JMU project helps Charlottesville vineyard improve crop health
Keeping track of 40,000 grapevines from the ground has its challenges, especially when it comes to determining places that need a little more irrigation than others, or maybe a little more, or less, fertilizer than others.
Before the COVID-19 pandemic put a halt to in-person meetings, a team of senior JMU engineering students was working with Blenheim Vineyards in Charlottesville to address those difficulties from the air with a drone and special cameras.
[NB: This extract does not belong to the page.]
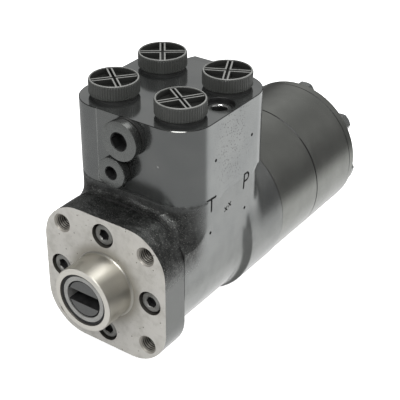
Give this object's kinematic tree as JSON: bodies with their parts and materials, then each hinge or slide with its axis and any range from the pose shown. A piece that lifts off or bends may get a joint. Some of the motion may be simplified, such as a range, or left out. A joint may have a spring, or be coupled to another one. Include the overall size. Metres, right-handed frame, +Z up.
{
  "type": "hydrostatic steering unit",
  "caption": "Hydraulic hand metering pump and rotary valve in one black unit: square column flange with a slotted drive, capped ports on top and a round bolted metering section behind.",
  "frame": {"origin": "centre of the column bolt circle, on the shaft's axis in the plane of the flange's front face", "axes": "+X to the right seen from the front, +Y back along the shaft, +Z up towards the ports"},
  "size_m": [0.091, 0.233, 0.15],
  "materials": {
    "painted_casting": "satin black paint on a machined and cast iron housing",
    "bare_flange": "bare machined face and boss with a black cast rim",
    "ring_paint": "smooth satin dark grey paint",
    "black_steel": "black oxide steel",
    "ground_steel": "ground steel",
    "valve_steel": "dark ground steel",
    "spring_steel": "tempered spring steel",
    "brass_cage": "brass cage",
    "rubber": "black nitrile rubber",
    "cap_plastic": "black moulded plastic with light wear on the ribs",
    "zinc_steel": "zinc plated steel"
  },
  "bodies": {
    "body": {"housing": "painted_casting", "port_block": "painted_casting", "front_flange": "bare_flange", "flange_screws": "black_steel", "flange_o_ring": "rubber", "dust_seal": "rubber", "shaft_seal": "rubber", "bearing_front_race": "ground_steel", "distributor_plate": "ground_steel", "front_stator_ring": "ring_paint", "rear_stator_ring": "ring_paint", "plate_o_ring": "rubber", "middle_o_ring": "rubber", "cover_o_ring": "rubber", "end_cover": "ring_paint", "cover_washers": "black_steel", "cover_bolts": "black_steel", "port_gaskets": "rubber", "large_plug": "black_steel", "large_plug_washer": "rubber", "large_valve_spring": "spring_steel", "small_plug": "black_steel", "small_plug_washer": "rubber", "small_valve_spring": "spring_steel", "top_plug": "zinc_steel", "top_valve_spring": "spring_steel", "check_bushing": "zinc_steel"},
    "bearing_cage": {"bearing_cage": "brass_cage", "bearing_needles": "ground_steel"},
    "sleeve": {"sleeve": "valve_steel", "cross_pin": "ground_steel", "spring_ring": "valve_steel", "leaf_springs": "spring_steel", "bearing_rear_race": "ground_steel"},
    "spool": {"spool": "valve_steel", "drive_insert": "valve_steel"},
    "orbit": {"rotor_spacer": "zinc_steel"},
    "rotors": {"front_rotor": "ground_steel", "rear_rotor": "ground_steel", "rotor_coupling": "valve_steel"},
    "cardan": {"cardan_shaft": "valve_steel"},
    "large_poppet": {"large_valve_poppet": "ground_steel"},
    "small_ball": {"small_valve_ball": "ground_steel"},
    "top_poppet": {"top_valve_poppet": "ground_steel"},
    "check_ball": {"check_ball": "ground_steel"},
    "port_cap_left_front": {"port_cap_left_front": "cap_plastic"},
    "port_cap_right_front": {"port_cap_right_front": "cap_plastic"},
    "port_cap_left_rear": {"port_cap_left_rear": "cap_plastic"},
    "port_cap_right_rear": {"port_cap_right_rear": "cap_plastic"}
  },
  "joints": [
    {"name": "sleeve_turn", "type": "hinge", "parent": "body", "child": "sleeve", "pos_m": [0, 0.06, 0], "axis": [0, 1, 0], "continuous": true},
    {"name": "spool_lag", "type": "hinge", "parent": "sleeve", "child": "spool", "pos_m": [0, 0.06, 0], "axis": [0, 1, 0], "range_deg": [-8, 8], "stiffness_Nm_per_rad": 5, "deforming": ["leaf_springs"]},
    {"name": "cage_turn", "type": "hinge", "parent": "body", "child": "bearing_cage", "pos_m": [0, 0.0146, 0], "axis": [0, 1, 0], "continuous": true},
    {"name": "rotor_orbit", "type": "hinge", "parent": "body", "child": "orbit", "pos_m": [0, 0.185, 0], "axis": [0, 1, 0], "continuous": true},
    {"name": "rotor_spin", "type": "hinge", "parent": "orbit", "child": "rotors", "pos_m": [0.0026, 0.14, 0], "axis": [0, 1, 0], "continuous": true},
    {"name": "cardan_spin", "type": "hinge", "parent": "orbit", "child": "cardan", "pos_m": [0, 0.0636, 0], "axis": [0.0354, 0.9994, 0], "continuous": true},
    {"name": "large_poppet_slide", "type": "slide", "parent": "body", "child": "large_poppet", "axis": [0, -1, 0], "range_m": [0, 0.003], "stiffness_N_per_m": 2000, "springref_m": -0.005, "deforming": ["large_valve_spring"]},
    {"name": "small_ball_slide", "type": "slide", "parent": "body", "child": "small_ball", "axis": [0, -1, 0], "range_m": [0, 0.002], "stiffness_N_per_m": 500, "springref_m": -0.004, "deforming": ["small_valve_spring"]},
    {"name": "top_poppet_slide", "type": "slide", "parent": "body", "child": "top_poppet", "axis": [0, 0, 1], "range_m": [0, 0.002], "stiffness_N_per_m": 1000, "springref_m": -0.004, "deforming": ["top_valve_spring"]},
    {"name": "check_ball_slide", "type": "slide", "parent": "body", "child": "check_ball", "axis": [0, 0, 1], "range_m": [0, 0.0017]},
    {"name": "port_cap_left_front_lift", "type": "slide", "parent": "body", "child": "port_cap_left_front", "axis": [0, 0, 1], "range_m": [0, 0.024]},
    {"name": "port_cap_right_front_lift", "type": "slide", "parent": "body", "child": "port_cap_right_front", "axis": [0, 0, 1], "range_m": [0, 0.024]},
    {"name": "port_cap_left_rear_lift", "type": "slide", "parent": "body", "child": "port_cap_left_rear", "axis": [0, 0, 1], "range_m": [0, 0.024]},
    {"name": "port_cap_right_rear_lift", "type": "slide", "parent": "body", "child": "port_cap_right_rear", "axis": [0, 0, 1], "range_m": [0, 0.024]}
  ],
  "couplings": [
    {"joint": "rotor_orbit", "follows": "sleeve_turn", "ratio": -6},
    {"joint": "rotor_spin", "follows": "sleeve_turn", "ratio": 7},
    {"joint": "cardan_spin", "follows": "sleeve_turn", "ratio": 7},
    {"joint": "cage_turn", "follows": "sleeve_turn", "ratio": 0.5}
  ]
}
The drone-mounted cameras take multispectral images that enable the farmer, John Watkins, to clearly spot problem areas in the vineyard from the air. The images can show Watkins where special attention to things such as irrigation, soil remediation and cover crop is needed. Images from the multispectral camera show areas in different colors based on different indices, which are various mathematical combinations of the separate images. The most commonly used index in agriculture is NDVI (normalized difference vegetation index), which makes the health of plants readily apparent, said Brian Schieber, a member of the engineering capstone team who also works at the vineyard. Watkins uses the difference in health and vigor to see where action is needed.
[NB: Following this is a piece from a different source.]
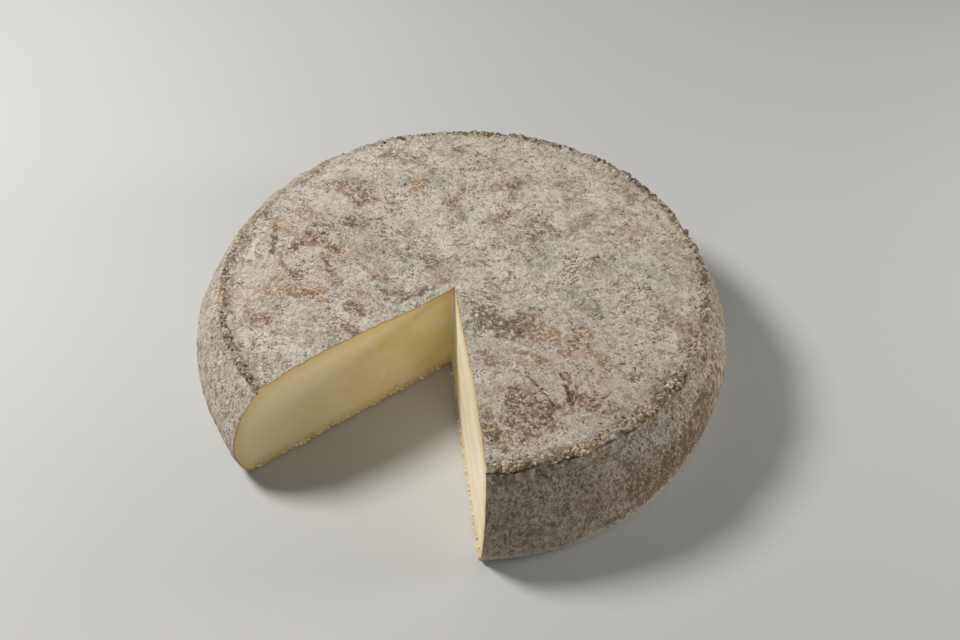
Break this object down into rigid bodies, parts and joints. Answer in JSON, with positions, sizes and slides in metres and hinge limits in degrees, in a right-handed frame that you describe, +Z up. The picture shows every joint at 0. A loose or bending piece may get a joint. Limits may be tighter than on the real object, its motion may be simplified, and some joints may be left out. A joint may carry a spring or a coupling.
{
  "type": "cheese wheel with a wedge cut out",
  "caption": "Low round wheel of semi-soft cheese with a crumbly seam round its top edge and a sixty-degree wedge cut out of it.",
  "frame": {"origin": "the middle of the underside, on the plane that the wheel rests on", "axes": "+Z up along the wheel's axis; the right-hand cut runs from near the middle out to -Y, and the left-hand cut goes out 60 degrees clockwise of it seen from above, towards -X"},
  "size_m": [0.2226, 0.2227, 0.0476],
  "materials": {
    "rind": "dry, dull, finely pitted grey-beige natural mould rind with rusty brown patches and a white bloom",
    "paste": "smooth, slightly moist cream-yellow paste, deeper amber just under the rind"
  },
  "bodies": {
    "root": {"cheese_wheel": "rind"}
  },
  "joints": []
}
The team is also working on designing a web app that will provide easy access and analysis of the images in the field and where notes can be made about the images and information about specific vines can be recorded.
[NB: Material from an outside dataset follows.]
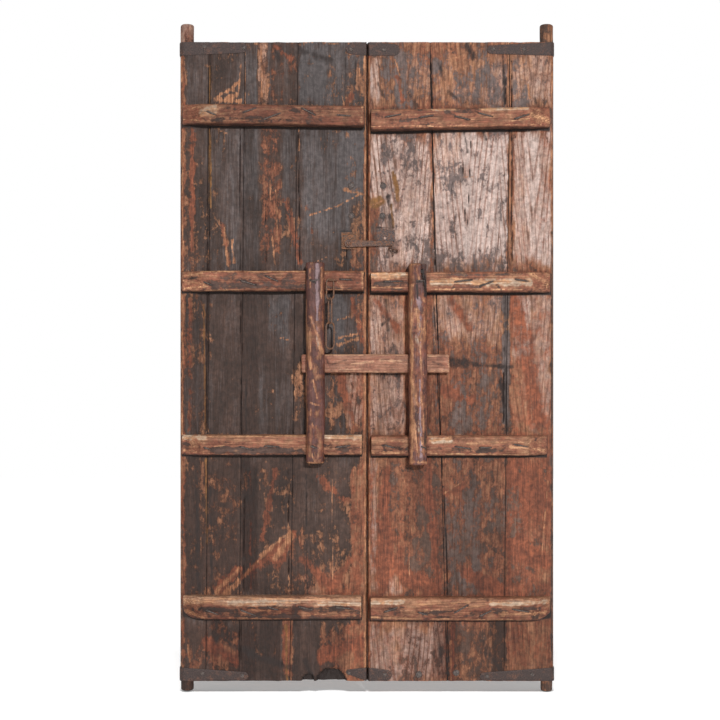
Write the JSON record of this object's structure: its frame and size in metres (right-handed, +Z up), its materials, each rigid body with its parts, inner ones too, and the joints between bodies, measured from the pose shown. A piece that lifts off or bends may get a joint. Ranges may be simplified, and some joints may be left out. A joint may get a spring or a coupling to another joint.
{
  "type": "barred pair of plank door leaves",
  "caption": "Weathered pair of plank door leaves on round wooden pintles, with battens, corner straps, a sliding bar, a hook latch and a short chain.",
  "frame": {"origin": "bottom centre of the pair's box: level with the lower pintle tips, midway between the outer edges and midway between the front and the back", "axes": "+Z up, +X to the right seen from the barred side, -Y out of the barred side"},
  "size_m": [1.179, 0.1254, 2.1],
  "materials": {
    "dark_planks": "weathered boards with worn dark paint",
    "brown_planks": "weathered bare boards, grain raised",
    "batten_wood": "worn red-brown paint, edges bare",
    "keeper_wood": "worn dark red-brown paint, chipped",
    "bar_wood": "bare wood, rubbed smooth",
    "strap_iron": "rusted wrought iron",
    "nail_iron": "rusted forged iron",
    "latch_iron": "rusted forged iron, handled",
    "chain_iron": "rusted forged wire"
  },
  "bodies": {
    "right_leaf": {"right_pivot_stile": "brown_planks", "right_outer_board": "brown_planks", "right_inner_board": "brown_planks", "right_top_batten": "batten_wood", "right_upper_batten": "batten_wood", "right_lower_batten": "batten_wood", "right_bottom_batten": "batten_wood", "right_keeper": "keeper_wood", "right_top_outer_strap": "strap_iron", "right_top_inner_strap": "strap_iron", "right_bottom_outer_strap": "strap_iron", "right_bottom_inner_strap": "strap_iron", "right_batten_nails": "nail_iron", "right_keeper_nails": "nail_iron", "right_strap_nails": "nail_iron", "right_studs": "nail_iron", "eye_plate": "latch_iron", "eye_staple": "latch_iron"},
    "left_leaf": {"left_pivot_stile": "dark_planks", "left_outer_board": "dark_planks", "left_middle_board": "dark_planks", "left_inner_board": "dark_planks", "left_top_batten": "batten_wood", "left_upper_batten": "batten_wood", "left_lower_batten": "batten_wood", "left_bottom_batten": "batten_wood", "left_keeper": "keeper_wood", "left_top_outer_strap": "strap_iron", "left_top_inner_strap": "strap_iron", "left_bottom_outer_strap": "strap_iron", "left_bottom_inner_strap": "strap_iron", "left_batten_nails": "nail_iron", "left_keeper_nails": "nail_iron", "left_strap_nails": "nail_iron", "left_studs": "nail_iron", "hook_plate": "latch_iron", "hook_pivot": "latch_iron", "chain_staple": "chain_iron"},
    "lock_bar": {"lock_bar": "bar_wood"},
    "latch_hook": {"latch_hook": "latch_iron"},
    "chain_link_1": {"chain_link_1": "chain_iron"},
    "chain_link_2": {"chain_link_2": "chain_iron"},
    "chain_link_3": {"chain_link_3": "chain_iron"}
  },
  "joints": [
    {"name": "left_leaf_swing", "type": "hinge", "parent": "right_leaf", "child": "left_leaf", "pos_m": [-0.566, 0.03725, 1.04], "axis": [0, 0, 1], "range_deg": [-0.4, 0]},
    {"name": "bar_slide", "type": "slide", "parent": "right_leaf", "child": "lock_bar", "axis": [1, 0, 0], "range_m": [0, 0.207]},
    {"name": "hook_lift", "type": "hinge", "parent": "left_leaf", "child": "latch_hook", "pos_m": [-0.057, 0.00725, 1.4085], "axis": [0, -1, 0], "range_deg": [0, 100]},
    {"name": "link_1_swing", "type": "hinge", "parent": "left_leaf", "child": "chain_link_1", "pos_m": [-0.1147, -0.03775, 1.2915], "axis": [-1, 0, 0], "range_deg": [0, 90]},
    {"name": "link_2_swing", "type": "hinge", "parent": "chain_link_1", "child": "chain_link_2", "pos_m": [-0.1147, -0.03775, 1.2313], "axis": [-0.8192, -0.5736, 0], "range_deg": [0, 80]},
    {"name": "link_3_swing", "type": "hinge", "parent": "chain_link_2", "child": "chain_link_3", "pos_m": [-0.1147, -0.03775, 1.1612], "axis": [-0.8192, -0.5736, 0], "range_deg": [0, 60]}
  ]
}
The team collected five data sets during the fall semester and will be sharing their work on Wednesday during Day 3 of the virtual Madison Engineering xChange event, which starts at noon today. Each session will feature senior or junior engineering capstone teams presenting their projects virtually from noon to 1:30 p.m.
Team members on the vineyards project, in addition to Schieber, of Stafford, are Isaac Miller of Jonesville, Dominic Coradazzi of Lynchburg, Ernest Benner of Berryville, Justyn Girdner of Falls Church, Jacob Ortiz of Bristow, Parth Patel of Stanley and Zachary De Bey of Stafford.